In which five-sixths of a stateroom full of nuggets come perilously close to convincing themselves that one of their number fell overboard . . .
So there we were, in the beginning of workups. As the day winds down, and we get ready to turn in, we notice one of our number is not in the room. "OK, that's weird, has anyone seen [insert callsign here]?" The reply was four variants of "Nope, last I saw him was [insert mundane boat life activity here]." Last contact quite a while ago. Wow, and it's late now, even for JOs. Maybe we should try to find him. Just to be safe.

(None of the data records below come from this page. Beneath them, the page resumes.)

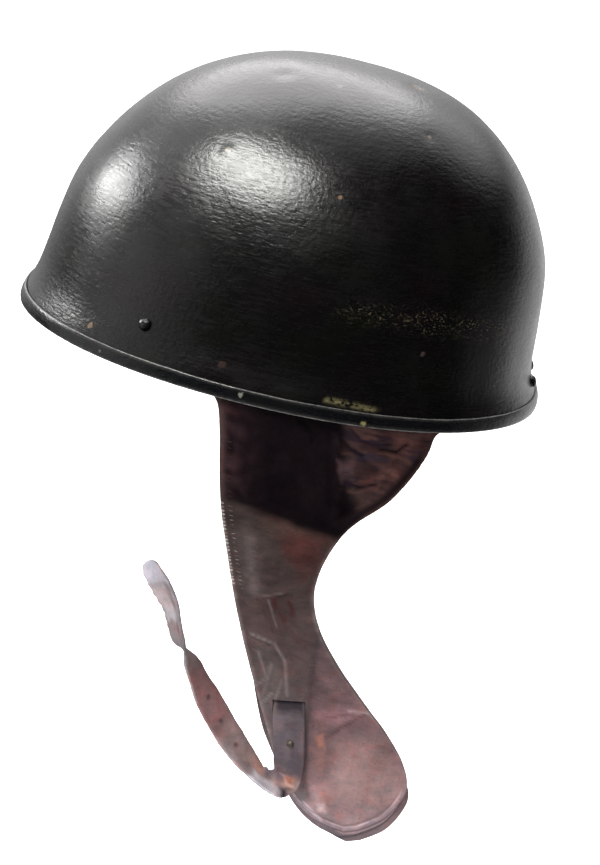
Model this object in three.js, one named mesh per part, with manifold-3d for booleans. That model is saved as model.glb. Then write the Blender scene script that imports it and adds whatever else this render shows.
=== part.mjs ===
// Dispatch rider helmet: a painted steel dome with a crimped rim band, two long leather ear flaps
// that hang inside the rim and close over the chin, a chin strap and its buckle.
// Millimetres. The rim is level, -x is the brow, +x the nape, -y the wearer's left, z points up.
import * as THREE from 'three';
import { mergeVertices } from 'three/addons/utils/BufferGeometryUtils.js';
import Module from 'manifold-3d';

const wasm = await Module();
wasm.setup();

// Shell: height over the rim, and for each of front, rear and side the reach of the dome, the power
// of its curve, how far the rim flares, from which height and how high up, and how far the wall
// bulges above it.
const SHELL_HEIGHT = 158;
const WALL = 1.6;
const PROFILE = {
  front: { reach: 140, power: 2.22, flare: 7.2, flareStart: 1.6, flareHeight: 15, bulge: 1.3 },
  rear: { reach: 133.3, power: 2.6, flare: 7.2, flareStart: 3.2, flareHeight: 9.8, bulge: 2.1 },
  side: { reach: 111.2, power: 2.49, flare: 4, flareStart: 6, flareHeight: 14, bulge: 0 },
};
const BULGE = { height: 78, spread: 24 };
const PLAN_POWER = 2.07;
const EGG = 0.016;
const SHELL_EDGE_Z = 0.9;
const PLAN_STEPS = 68;
const DOME_RINGS = 10;

// Rim band: a strip bent over the edge of the shell
const GAP = 0.3;
const BAND_SHEET = 1;
const BAND_TOP = 7;
const BAND_BOTTOM = -0.5;
const BAND_INNER_TOP = 5;
const BAND_MIDDLE = 3.6;

// Ear flaps: leather hung from a margin that runs inside the shell from the front to the rear rivet
const LEATHER = 2.6;
const FLAP_INSET = WALL + GAP + BAND_SHEET + 0.4;
const FLAP_COLUMNS = 14;
const MARGIN_ANGLES = { front: 128, rear: 2.5 };
const MARGIN_HEIGHTS = [30, 18, 6.6];
const LOBE_FACE = 7.3;
const SWING_START = 5;
const SWING_LENGTH = 225;
const FLATTEN_LENGTH = 135;

// The far flap hangs lower, so that its edge shows below the near one; its neck is narrower at the
// rear and its lobe lies further back
const FAR_FLAP = { drop: 11.5, dropStart: 40, dropLength: 180, neckIn: 8, lobeBack: 4 };

// Front and rear edge of the flap, a row per section from the rim down round the chin lobe
const FLAP_ROWS = [
  { frontX: -39.5, frontZ: 4, rearX: 100, rearZ: 4 },
  { frontX: -27.5, frontZ: -3, rearX: 86, rearZ: -3.5 },
  { frontX: -22.5, frontZ: -18.5, rearX: 84, rearZ: -11.5 },
  { frontX: -19.5, frontZ: -36, rearX: 79.5, rearZ: -23 },
  { frontX: -16.5, frontZ: -54.5, rearX: 70, rearZ: -40.5 },
  { frontX: -12.5, frontZ: -75, rearX: 53, rearZ: -60.5 },
  { frontX: -7.5, frontZ: -96, rearX: 47.8, rearZ: -79 },
  { frontX: -2.5, frontZ: -117.5, rearX: 44.3, rearZ: -101 },
  { frontX: 3.5, frontZ: -141.5, rearX: 45.5, rearZ: -127 },
  { frontX: 11.8, frontZ: -170, rearX: 54.5, rearZ: -154.5 },
  { frontX: 21.5, frontZ: -197.5, rearX: 71, rearZ: -181 },
  { frontX: 31, frontZ: -220, rearX: 89.5, rearZ: -203 },
  { frontX: 40, frontZ: -239, rearX: 107, rearZ: -221 },
  { frontX: 48, frontZ: -256, rearX: 120, rearZ: -237 },
  { frontX: 55.5, frontZ: -269, rearX: 126, rearZ: -251.5 },
  { frontX: 66, frontZ: -279.5, rearX: 123.5, rearZ: -264 },
  { frontX: 77.5, frontZ: -286, rearX: 117, rearZ: -275.5 },
  { frontX: 88, frontZ: -288.5, rearX: 110.5, rearZ: -281.5 },
  { frontX: 95.5, frontZ: -289.5, rearX: 103.5, rearZ: -286.5 },
];
const FLAP_STEPS_PER_ROW = 1;

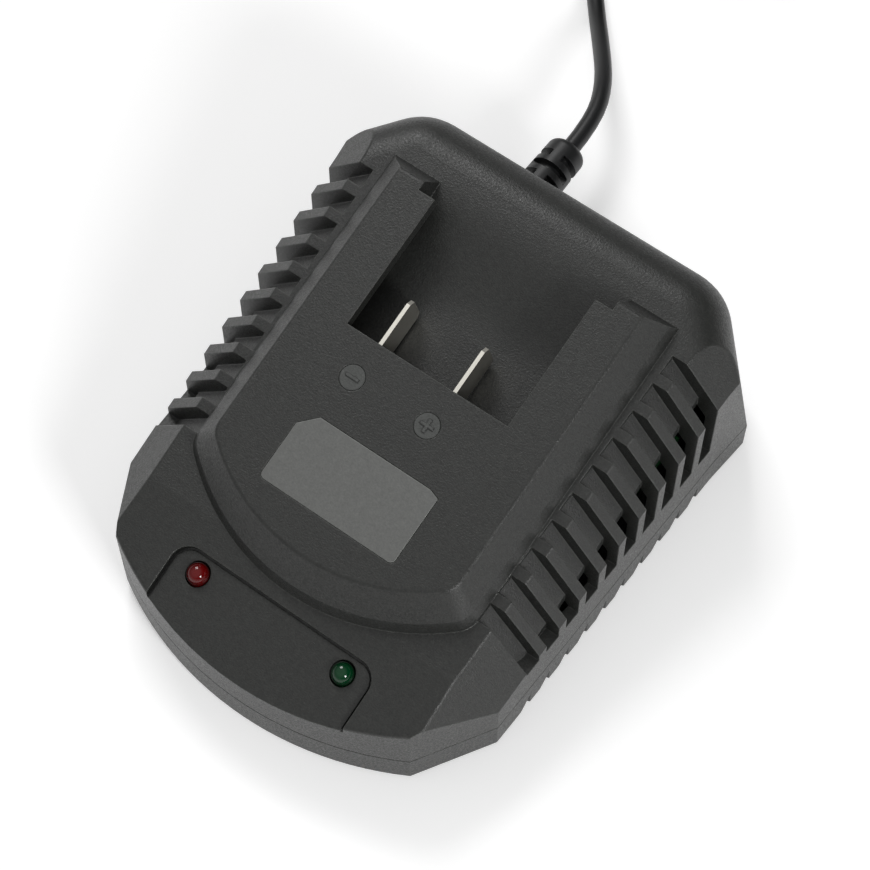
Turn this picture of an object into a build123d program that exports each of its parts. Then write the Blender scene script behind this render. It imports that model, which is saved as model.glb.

Commence five JOs splitting up and wandering around everywhere one might find said aviator or a clue to his whereabouts. Ready room? Nope. Wardrooms? Nope. Nope. Squadron spaces? Nope times twelve. Et cetera, et cetera. Nothing. Hmm. This might actually be serious. What should we do? Run it up the chop chain? Tell the SDO? Let's make one more circuit of Mom first to make sure we didn't miss him. So we repeat the cycle, I believe to the point of someone grabbing a float coat and flashlight and going topside. 20 minutes later . . . nothing. Now we're starting to get worried.
So there we are huddled around in our stateroom seriously discussing how to deal with this, when in pops our missing roommate. For a beat, there is complete silence, and we end up just staring at him with our serious faces on until he goes "Wow! This isn't awkward at all!"
We really had been collectively wandering around for like an hour, in complete sync with his own wandering around, so as never to run into him and make it look like he fell over the side of the boat.